Not all of the above mean that your child has a weight problem.  They simply should raise a red flag.   Upon further investigation, you  may find out everything is fine and no intervention is necessary.  But maybe it is and you may have just prevented a little problem from becoming a great big one down the road.

“In any moment of decision, the best thing you can do is the right thing, the next best thing is the wrong thing, and the worst thing you can do is nothing.”       Theodore Roosevelt

Helping Your Child Avoid Overeating When Dining Out

      When dining out, we all know it is difficult to avoid eating too many calories – let alone the amount of fat, cholesterol and sodium which skyrocket in restaurant foods.  The best way to help your child or teen avoid overeating, is to discuss the guidelines listed below when going to a restaurant.  Now, of course, on special occasions they may want to splurge.  That is fine, however, many families are eating out more than ever.  If you find this is the case, splurging all the time will lead to extra pounds and having a plan when going to a restaurant is a great idea!  These suggestions should be followed by everyone when eating out.   

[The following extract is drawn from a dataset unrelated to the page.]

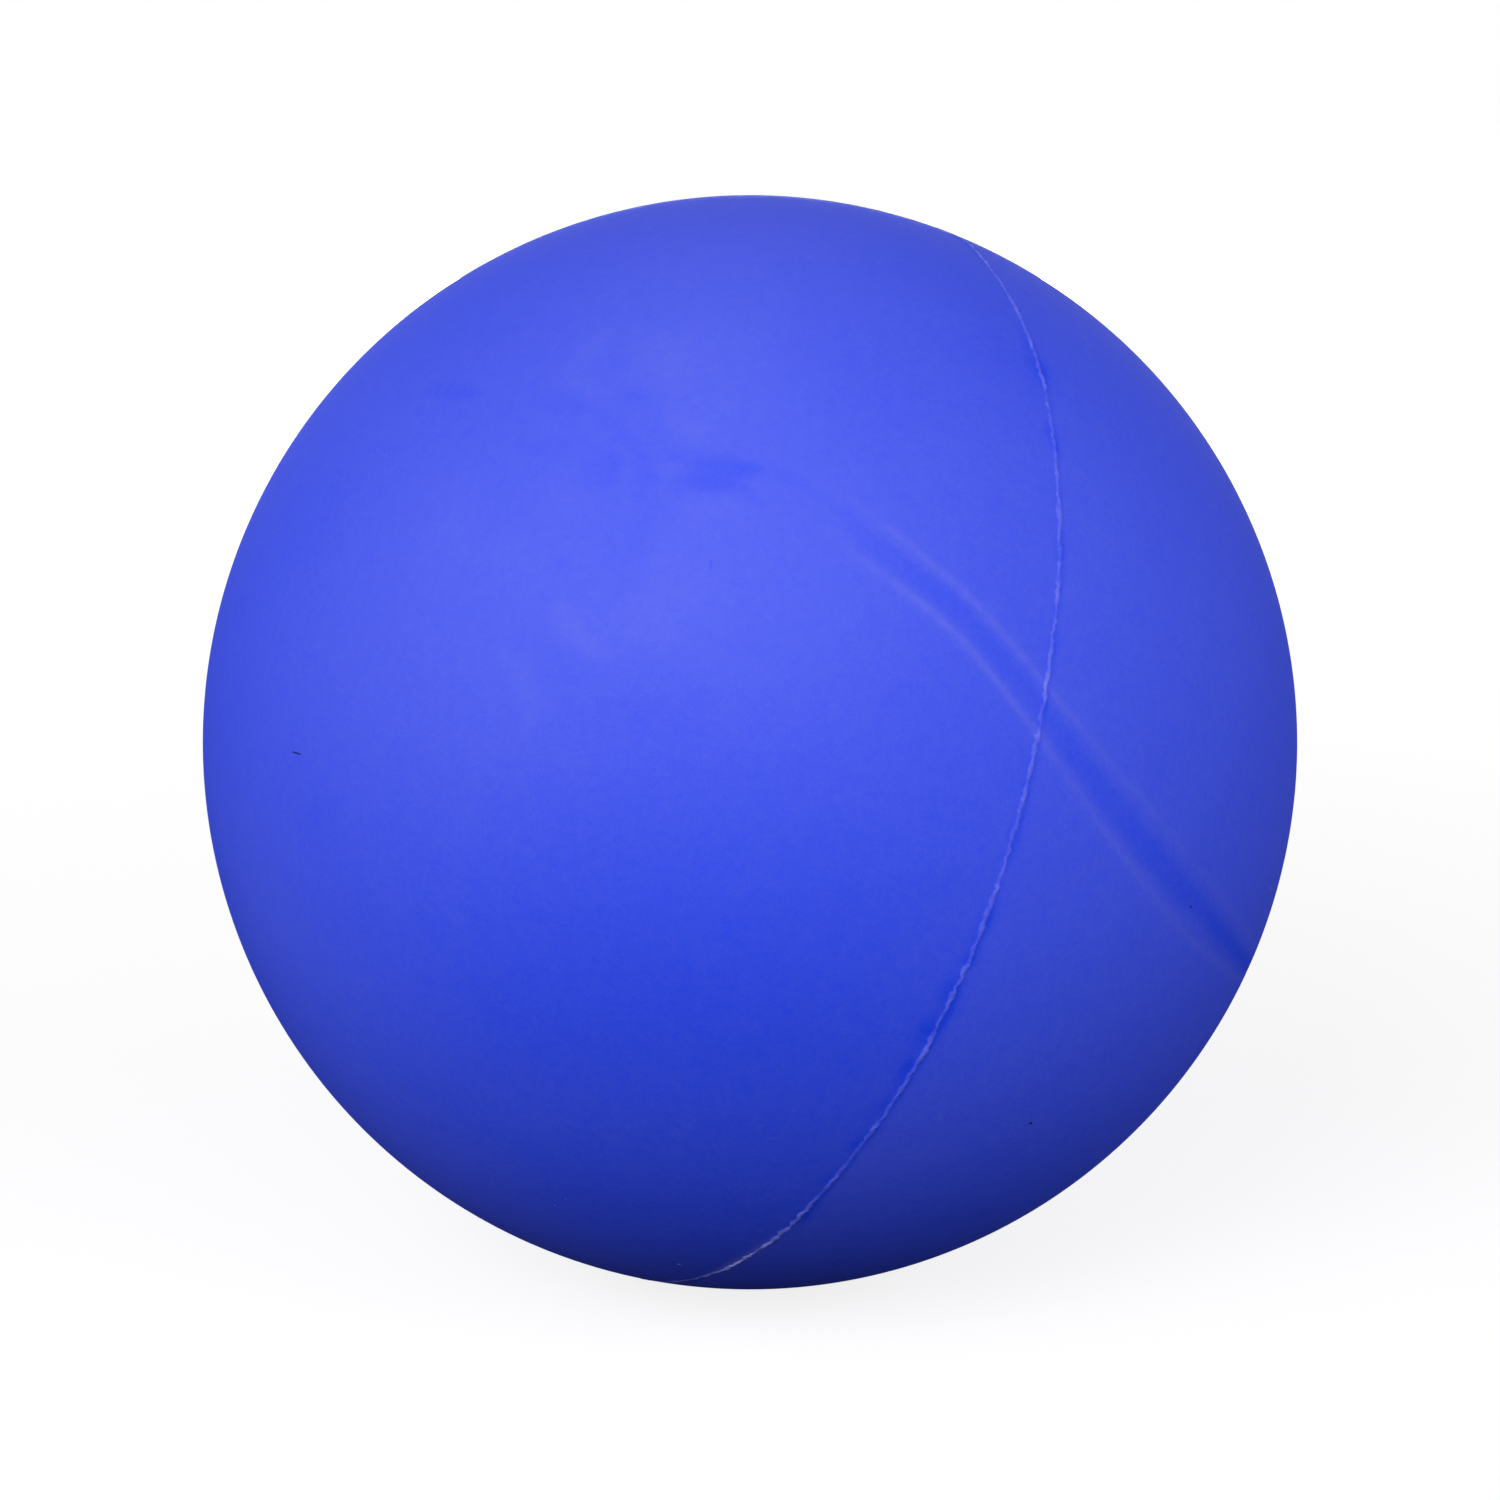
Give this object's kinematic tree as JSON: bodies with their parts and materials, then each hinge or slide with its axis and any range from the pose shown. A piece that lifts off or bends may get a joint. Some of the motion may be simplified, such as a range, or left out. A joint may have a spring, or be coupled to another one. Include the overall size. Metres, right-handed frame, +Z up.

  1. Ask for sauces and salad dressings on the side.
  2. Use condiments like salsa and mustard instead of mayonnaise and oil.
  3. Order non- or low-fat milk or chocolate milk.
  4. Order baked or grilled lean meats instead of fried or fatty ones.
  5. Ask for half portions or only eat half a portion.  Have them wrap half your meal as soon as it is served.
  6. Order a sandwich with lean meats:  chicken, turkey, tuna,, lean ham or roast beef.  Choose whole-grain bread instead of white.
  7. Avoid the bread basket!!!!!  Danger!!
  8. Ask for child size portions – usually enough for grown adults!!
  9. Avoid cream-based soups and sauces.
  10. Order pasta with marinara sauce as opposed to heavy cream sauces.
  11. Have fruit for dessert.
  12. Steer clear of food descriptions containing these words:  alfredo, pan-fried, crispy, crunchy, battered, au gratin, a la mode, scalloped, loaded/covered, cheesy, buttered, creamed, fried or deep fried
  13. Opt for: steamed, broiled, grilled, baked, seasoned, stir-fried, poached, roasted
  14. Save buffet or brunch style eating for special occasions.  Try not to go back for seconds!
  15. Never think you have to finish what’s on your plate.  Ask for a take out container and make it a meal for the next day.
  16. Check out the menu ahead if it is available on-line.  Decide with your child what the best selection might be prior to sitting down at the restaurant.   (This is my favorite – planning ahead!)
  17. Order an appetizer instead of an entrée  (be cautious – some appetizers have more calories than an entrée!).
  18. BEFORE  you go out have a snack to make sure you are not starving when you get to the restaurant.  Remember, never let yourself get too hungry!  It works!

Remember the goal is to incorporate behaviors into our lives that support lifelong healthy eating habits.  Establishing these guidelines will surely help do that.  Don’t forget that your practices will have the biggest  influence on your child’s behavior so follow your eating out tips together.

“People may doubt what you say, but they will believe what you do.”